Work to do
Reproduce all entries verbatim, with nothing added or dropped.

Data records
** START **

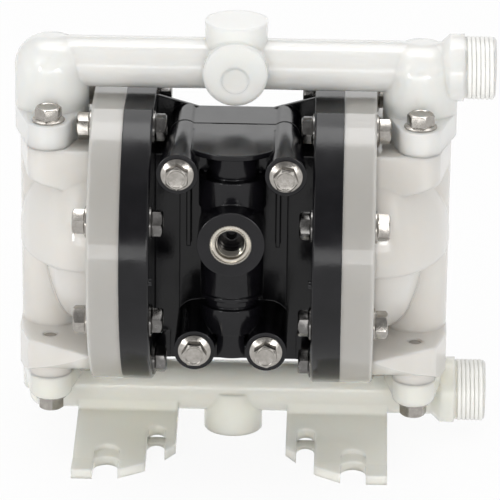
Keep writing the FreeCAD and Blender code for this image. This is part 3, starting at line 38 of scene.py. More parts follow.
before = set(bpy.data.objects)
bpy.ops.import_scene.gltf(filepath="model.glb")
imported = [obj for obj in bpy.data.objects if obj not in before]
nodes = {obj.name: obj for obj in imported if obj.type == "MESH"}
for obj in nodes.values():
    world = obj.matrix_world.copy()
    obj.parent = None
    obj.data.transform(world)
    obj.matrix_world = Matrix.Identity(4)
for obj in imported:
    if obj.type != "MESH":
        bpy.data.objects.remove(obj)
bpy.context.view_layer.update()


def place(x, y, z):
    """A point given in millimetres from the pump centre, in the frame."""
    return PUMP_CENTRE + Vector((x, y, z)) * MM


def deselect_everything():
    if bpy.context.object and bpy.context.object.mode != "OBJECT":
        bpy.ops.object.mode_set(mode="OBJECT")
    bpy.ops.object.select_all(action="DESELECT")


def take(thing):
    """Selects one object alone and makes it active."""
    deselect_everything()
    thing.select_set(True)
    bpy.context.view_layer.objects.active = thing
    return thing


def apply_modifiers(thing):
    take(thing)
    for modifier in list(thing.modifiers):
        bpy.ops.object.modifier_apply(modifier=modifier.name)


def freeze(thing):
    """Moves the object's place into its mesh."""
    take(thing)
    bpy.ops.object.transform_apply(location=True, rotation=True, scale=True)


def smooth_by_angle(thing, degrees=35):
    take(thing)
    bpy.ops.object.shade_smooth_by_angle(angle=math.radians(degrees))


# Camera

def set_camera():
    """The photograph's viewpoint: a long lens, a little right of the middle and above the pump."""
    azimuth, elevation, roll = math.radians(1.7), math.radians(21.67), math.radians(0.5)
    distance = 1.641
    width_in_view = 0.21
    film_width = 36.0
    back = Vector((math.sin(azimuth) * math.cos(elevation), -math.cos(azimuth) * math.cos(elevation),
                   math.sin(elevation)))
    data = bpy.data.cameras.new("camera")
    camera = bpy.data.objects.new("camera", data)
    bpy.context.scene.collection.objects.link(camera)
    data.sensor_width = film_width
    data.lens = film_width * distance / width_in_view
    data.shift_x = 15.09 / 500
    data.shift_y = -23.41 / 500
    data.clip_end = 20.0
    camera.location = PUMP_CENTRE + back * distance
    camera.rotation_mode = "QUATERNION"
    camera.rotation_quaternion = (-back).to_track_quat("-Z", "Y") @ Quaternion((0, 0, 1), roll)
    bpy.context.scene.camera = camera


# Shared shader effects

def new_group(name, inputs, outputs):
    group = bpy.data.node_groups.new(name, "ShaderNodeTree")
    for socket, kind, value in inputs:
        made = group.interface.new_socket(name=socket, in_out="INPUT", socket_type="NodeSocket" + kind)
        made.default_value = value
    for socket, kind in outputs:
        group.interface.new_socket(name=socket, in_out="OUTPUT", socket_type="NodeSocket" + kind)
    return group, group.nodes.new("NodeGroupInput"), group.nodes.new("NodeGroupOutput")


def noise(tree, coordinates, scale, detail=4.0):
    texture = tree.nodes.new("ShaderNodeTexNoise")
    texture.inputs["Detail"].default_value = detail
    if isinstance(scale, float):
        texture.inputs["Scale"].default_value = scale
    else:
        tree.links.new(scale, texture.inputs["Scale"])
    tree.links.new(coordinates, texture.inputs["Vector"])
    return texture.outputs["Fac"]


def spread(tree, value, low, high):
    """Maps the middle of a noise value to a range."""
    ranged = tree.nodes.new("ShaderNodeMapRange")
    ranged.inputs["From Min"].default_value = 0.3
    ranged.inputs["From Max"].default_value = 0.7
    for socket, end in (("To Min", low), ("To Max", high)):
        if isinstance(end, float):
            ranged.inputs[socket].default_value = end
        else:
            tree.links.new(end, ranged.inputs[socket])
    tree.links.new(value, ranged.inputs["Value"])
    return ranged.outputs["Result"]


def make_mottle():
    """Cloudy colour between two tones, with a matching spread of roughness."""
    group, start, end = new_group("mottle", [
        ("Tone", "Color", (1, 1, 1, 1)), ("Second Tone", "Color", (1, 1, 1, 1)), ("Scale", "Float", 40.0),
        ("Low Roughness", "Float", 0.3), ("High Roughness", "Float", 0.5),
    ], [("Color", "Color"), ("Roughness", "Float")])
    coordinates = group.nodes.new("ShaderNodeTexCoord").outputs["Object"]
    cloud = noise(group, coordinates, start.outputs["Scale"])
    mix = group.nodes.new("ShaderNodeMix")
    mix.data_type = "RGBA"
    group.links.new(spread(group, cloud, 0.0, 1.0), mix.inputs["Factor"])
    group.links.new(start.outputs["Tone"], mix.inputs[6])
    group.links.new(start.outputs["Second Tone"], mix.inputs[7])
    group.links.new(mix.outputs[2], end.inputs["Color"])
    group.links.new(spread(group, cloud, start.outputs["Low Roughness"], start.outputs["High Roughness"]),
                    end.inputs["Roughness"])
    return group


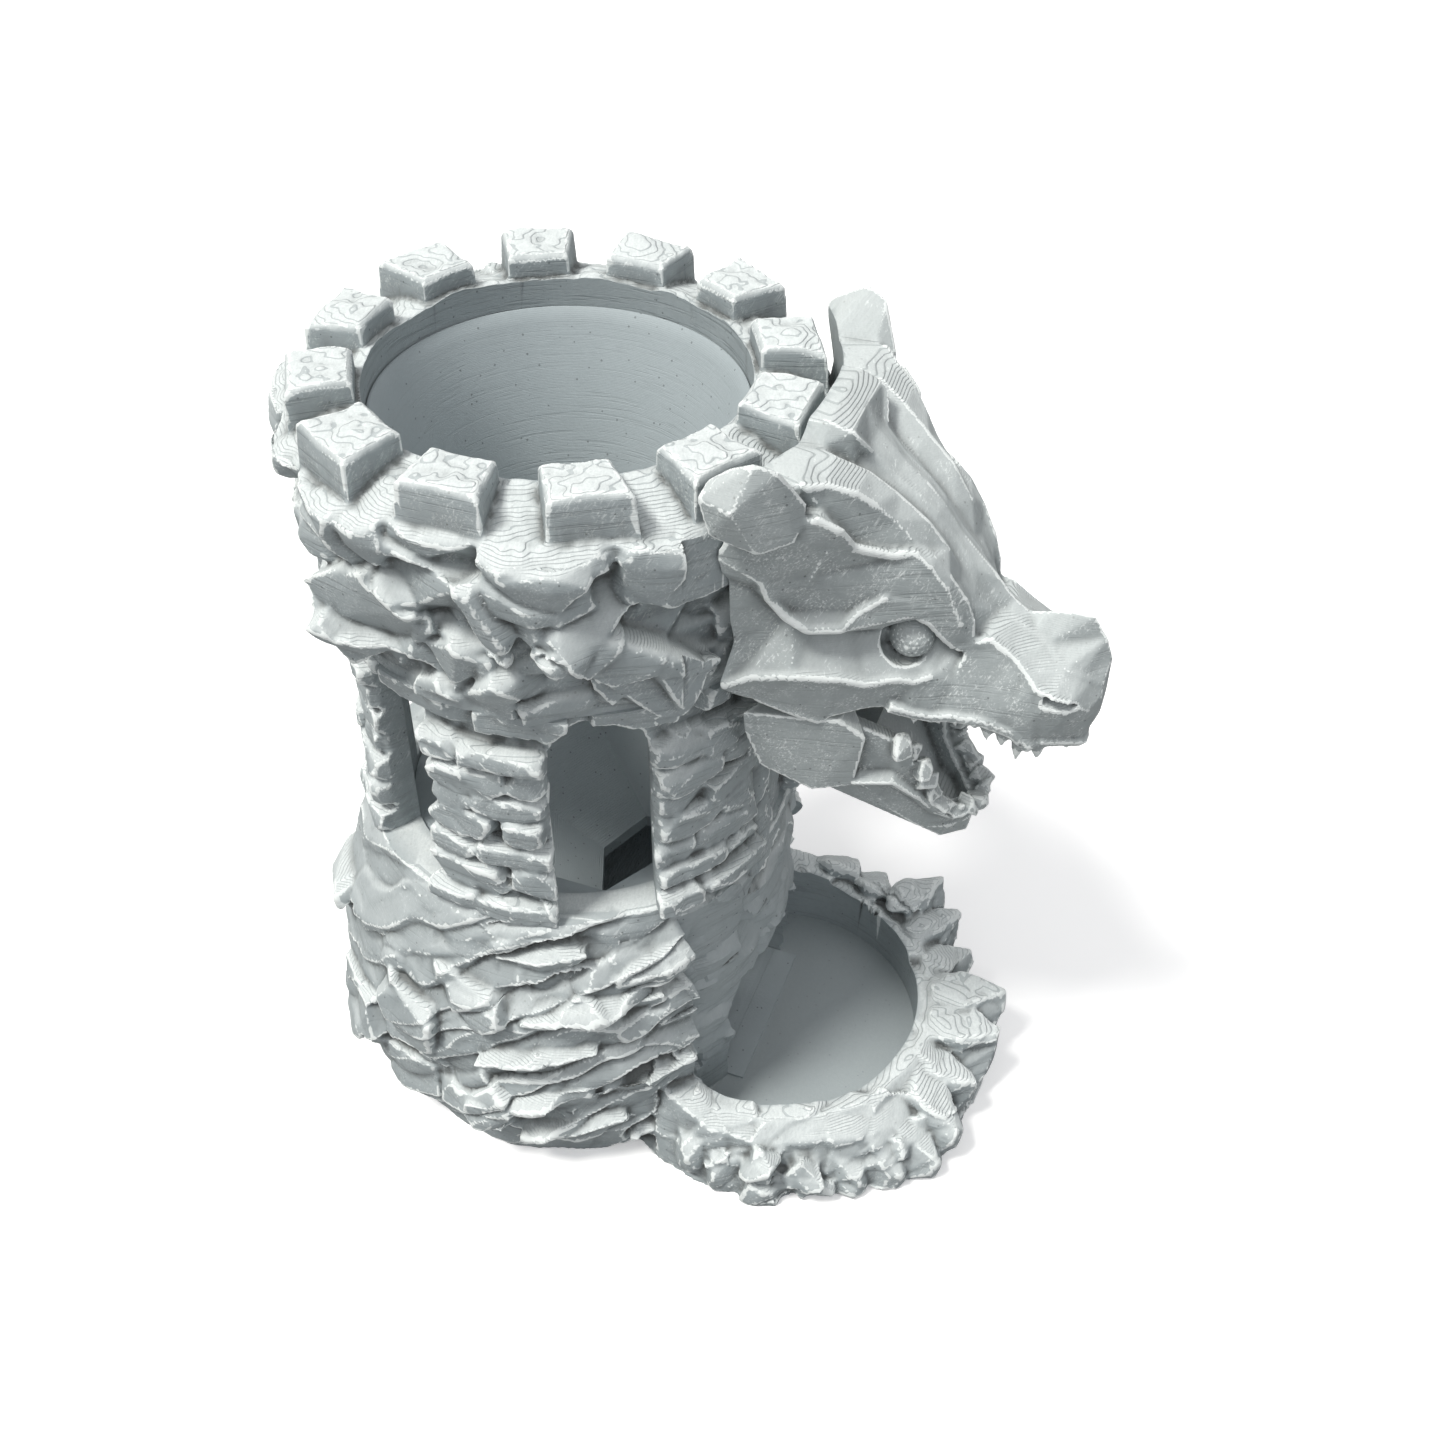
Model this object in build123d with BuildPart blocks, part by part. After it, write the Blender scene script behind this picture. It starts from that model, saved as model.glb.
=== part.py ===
from build123d import *
import os
from math import cos, radians, sin

# Castle dice tower with a dragon's head over its catch tray.
# Millimetres. The origin is on the tower's axis at the underside of the foot.
# +Z is up, and the dragon and the tray face -Y.

# ---- driving dimensions -------------------------------------------------------------------
FLOOR_TOP = 7.5               # top of the foot slab, which is also the tray's floor
SILL_TOP = 73.0               # joint between the base print and the arcade print
ARCADE_TOP = 125.5            # joint between the arcade print and the crown print
RIM_TOP = 168.3               # walkway round the mouth
MERLON_HEIGHT = 4.7

SHAFT_RADIUS = 36.0           # inside of the base and of the arcade
WALL_RADIUS = 44.0            # outside of the tower wall at the sill
MOUTH_RADIUS = 34.0           # bore of the crown
PRINT_GAP = 0.2               # gap round an insert that drops into a bore
HEAD_GAP = 0.5                # gap between the crown and the back of the head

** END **

Answer to this problem
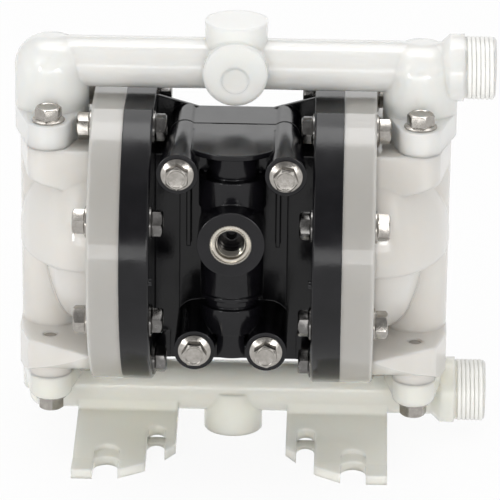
Keep writing the FreeCAD and Blender code for this image. This is part 3, starting at line 38 of scene.py. More parts follow.
before = set(bpy.data.objects)
bpy.ops.import_scene.gltf(filepath="model.glb")
imported = [obj for obj in bpy.data.objects if obj not in before]
nodes = {obj.name: obj for obj in imported if obj.type == "MESH"}
for obj in nodes.values():
    world = obj.matrix_world.copy()
    obj.parent = None
    obj.data.transform(world)
    obj.matrix_world = Matrix.Identity(4)
for obj in imported:
    if obj.type != "MESH":
        bpy.data.objects.remove(obj)
bpy.context.view_layer.update()


def place(x, y, z):
    """A point given in millimetres from the pump centre, in the frame."""
    return PUMP_CENTRE + Vector((x, y, z)) * MM


def deselect_everything():
    if bpy.context.object and bpy.context.object.mode != "OBJECT":
        bpy.ops.object.mode_set(mode="OBJECT")
    bpy.ops.object.select_all(action="DESELECT")


def take(thing):
    """Selects one object alone and makes it active."""
    deselect_everything()
    thing.select_set(True)
    bpy.context.view_layer.objects.active = thing
    return thing


def apply_modifiers(thing):
    take(thing)
    for modifier in list(thing.modifiers):
        bpy.ops.object.modifier_apply(modifier=modifier.name)


def freeze(thing):
    """Moves the object's place into its mesh."""
    take(thing)
    bpy.ops.object.transform_apply(location=True, rotation=True, scale=True)


def smooth_by_angle(thing, degrees=35):
    take(thing)
    bpy.ops.object.shade_smooth_by_angle(angle=math.radians(degrees))


# Camera

def set_camera():
    """The photograph's viewpoint: a long lens, a little right of the middle and above the pump."""
    azimuth, elevation, roll = math.radians(1.7), math.radians(21.67), math.radians(0.5)
    distance = 1.641
    width_in_view = 0.21
    film_width = 36.0
    back = Vector((math.sin(azimuth) * math.cos(elevation), -math.cos(azimuth) * math.cos(elevation),
                   math.sin(elevation)))
    data = bpy.data.cameras.new("camera")
    camera = bpy.data.objects.new("camera", data)
    bpy.context.scene.collection.objects.link(camera)
    data.sensor_width = film_width
    data.lens = film_width * distance / width_in_view
    data.shift_x = 15.09 / 500
    data.shift_y = -23.41 / 500
    data.clip_end = 20.0
    camera.location = PUMP_CENTRE + back * distance
    camera.rotation_mode = "QUATERNION"
    camera.rotation_quaternion = (-back).to_track_quat("-Z", "Y") @ Quaternion((0, 0, 1), roll)
    bpy.context.scene.camera = camera


# Shared shader effects

def new_group(name, inputs, outputs):
    group = bpy.data.node_groups.new(name, "ShaderNodeTree")
    for socket, kind, value in inputs:
        made = group.interface.new_socket(name=socket, in_out="INPUT", socket_type="NodeSocket" + kind)
        made.default_value = value
    for socket, kind in outputs:
        group.interface.new_socket(name=socket, in_out="OUTPUT", socket_type="NodeSocket" + kind)
    return group, group.nodes.new("NodeGroupInput"), group.nodes.new("NodeGroupOutput")


def noise(tree, coordinates, scale, detail=4.0):
    texture = tree.nodes.new("ShaderNodeTexNoise")
    texture.inputs["Detail"].default_value = detail
    if isinstance(scale, float):
        texture.inputs["Scale"].default_value = scale
    else:
        tree.links.new(scale, texture.inputs["Scale"])
    tree.links.new(coordinates, texture.inputs["Vector"])
    return texture.outputs["Fac"]


def spread(tree, value, low, high):
    """Maps the middle of a noise value to a range."""
    ranged = tree.nodes.new("ShaderNodeMapRange")
    ranged.inputs["From Min"].default_value = 0.3
    ranged.inputs["From Max"].default_value = 0.7
    for socket, end in (("To Min", low), ("To Max", high)):
        if isinstance(end, float):
            ranged.inputs[socket].default_value = end
        else:
            tree.links.new(end, ranged.inputs[socket])
    tree.links.new(value, ranged.inputs["Value"])
    return ranged.outputs["Result"]


def make_mottle():
    """Cloudy colour between two tones, with a matching spread of roughness."""
    group, start, end = new_group("mottle", [
        ("Tone", "Color", (1, 1, 1, 1)), ("Second Tone", "Color", (1, 1, 1, 1)), ("Scale", "Float", 40.0),
        ("Low Roughness", "Float", 0.3), ("High Roughness", "Float", 0.5),
    ], [("Color", "Color"), ("Roughness", "Float")])
    coordinates = group.nodes.new("ShaderNodeTexCoord").outputs["Object"]
    cloud = noise(group, coordinates, start.outputs["Scale"])
    mix = group.nodes.new("ShaderNodeMix")
    mix.data_type = "RGBA"
    group.links.new(spread(group, cloud, 0.0, 1.0), mix.inputs["Factor"])
    group.links.new(start.outputs["Tone"], mix.inputs[6])
    group.links.new(start.outputs["Second Tone"], mix.inputs[7])
    group.links.new(mix.outputs[2], end.inputs["Color"])
    group.links.new(spread(group, cloud, start.outputs["Low Roughness"], start.outputs["High Roughness"]),
                    end.inputs["Roughness"])
    return group


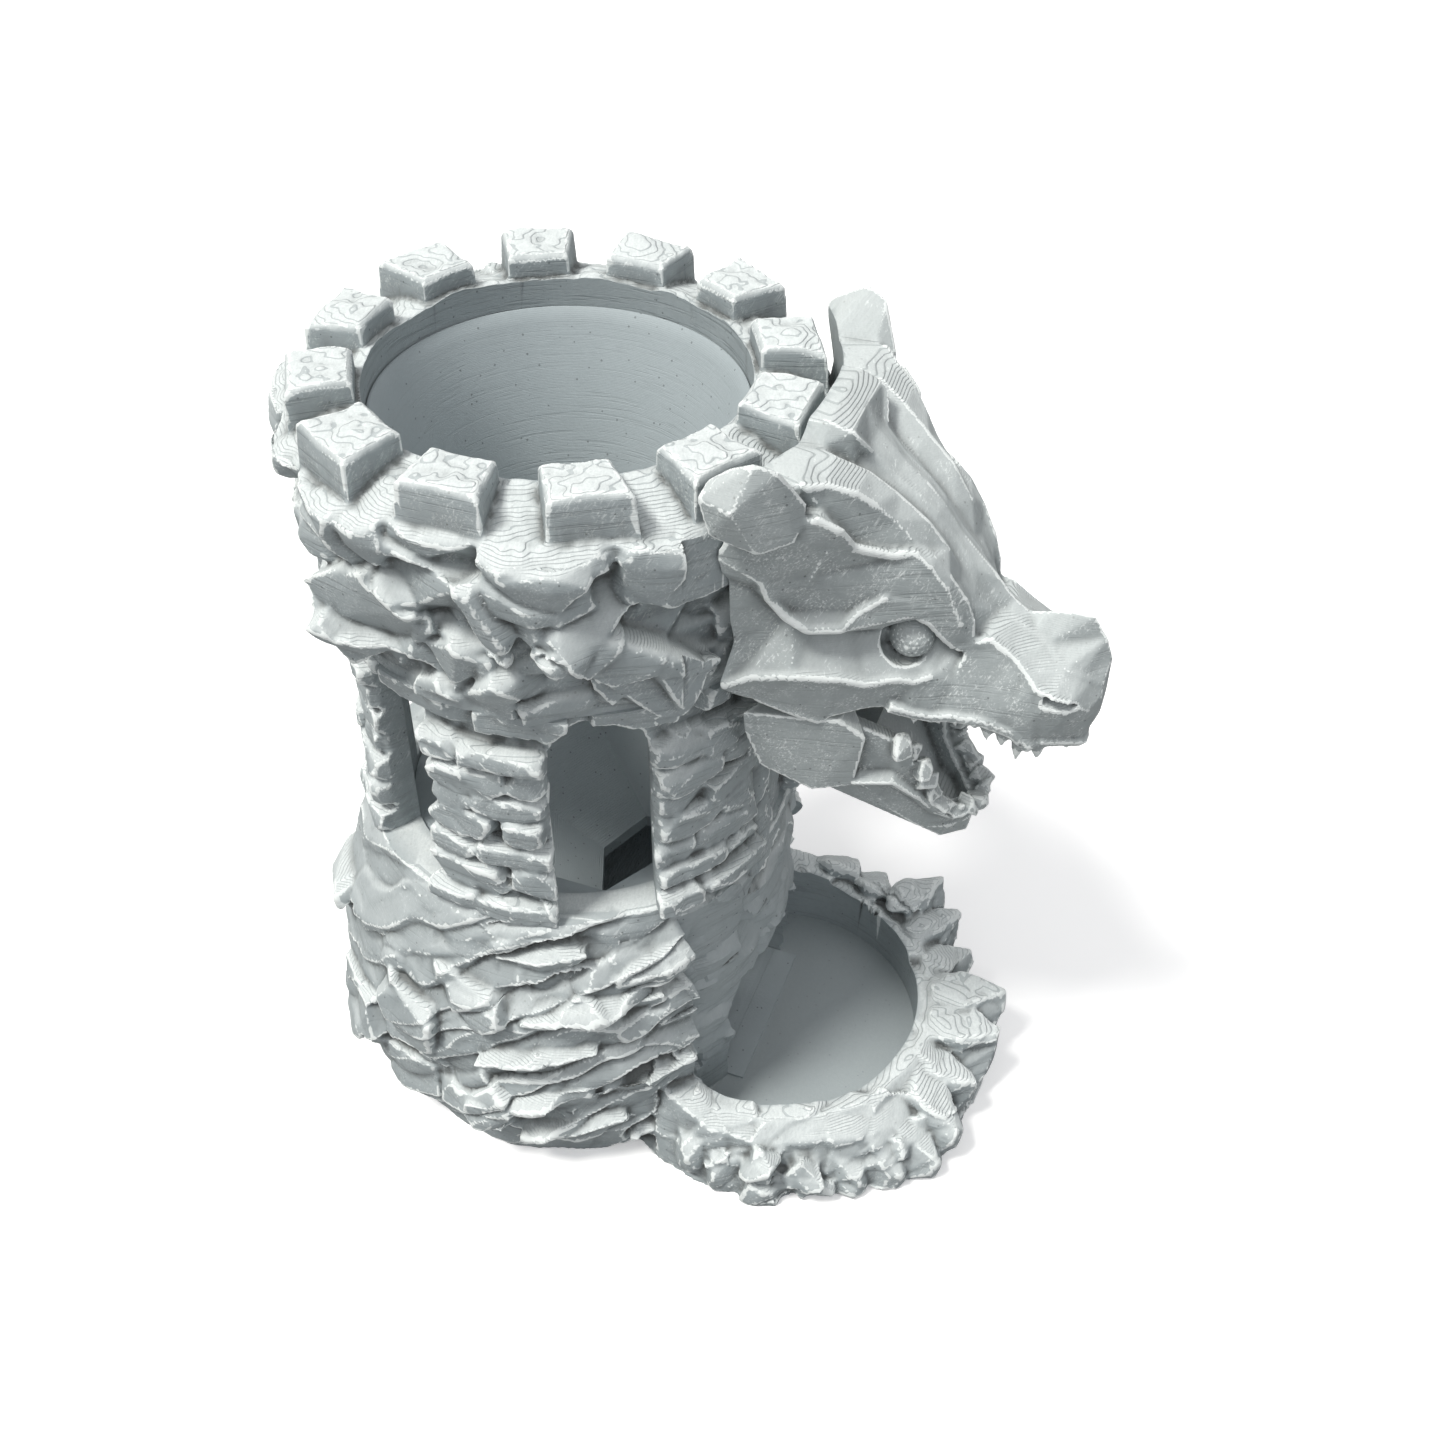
Model this object in build123d with BuildPart blocks, part by part. After it, write the Blender scene script behind this picture. It starts from that model, saved as model.glb.
=== part.py ===
from build123d import *
import os
from math import cos, radians, sin

# Castle dice tower with a dragon's head over its catch tray.
# Millimetres. The origin is on the tower's axis at the underside of the foot.
# +Z is up, and the dragon and the tray face -Y.

# ---- driving dimensions -------------------------------------------------------------------
FLOOR_TOP = 7.5               # top of the foot slab, which is also the tray's floor
SILL_TOP = 73.0               # joint between the base print and the arcade print
ARCADE_TOP = 125.5            # joint between the arcade print and the crown print
RIM_TOP = 168.3               # walkway round the mouth
MERLON_HEIGHT = 4.7

SHAFT_RADIUS = 36.0           # inside of the base and of the arcade
WALL_RADIUS = 44.0            # outside of the tower wall at the sill
MOUTH_RADIUS = 34.0           # bore of the crown
PRINT_GAP = 0.2               # gap round an insert that drops into a bore
HEAD_GAP = 0.5                # gap between the crown and the back of the head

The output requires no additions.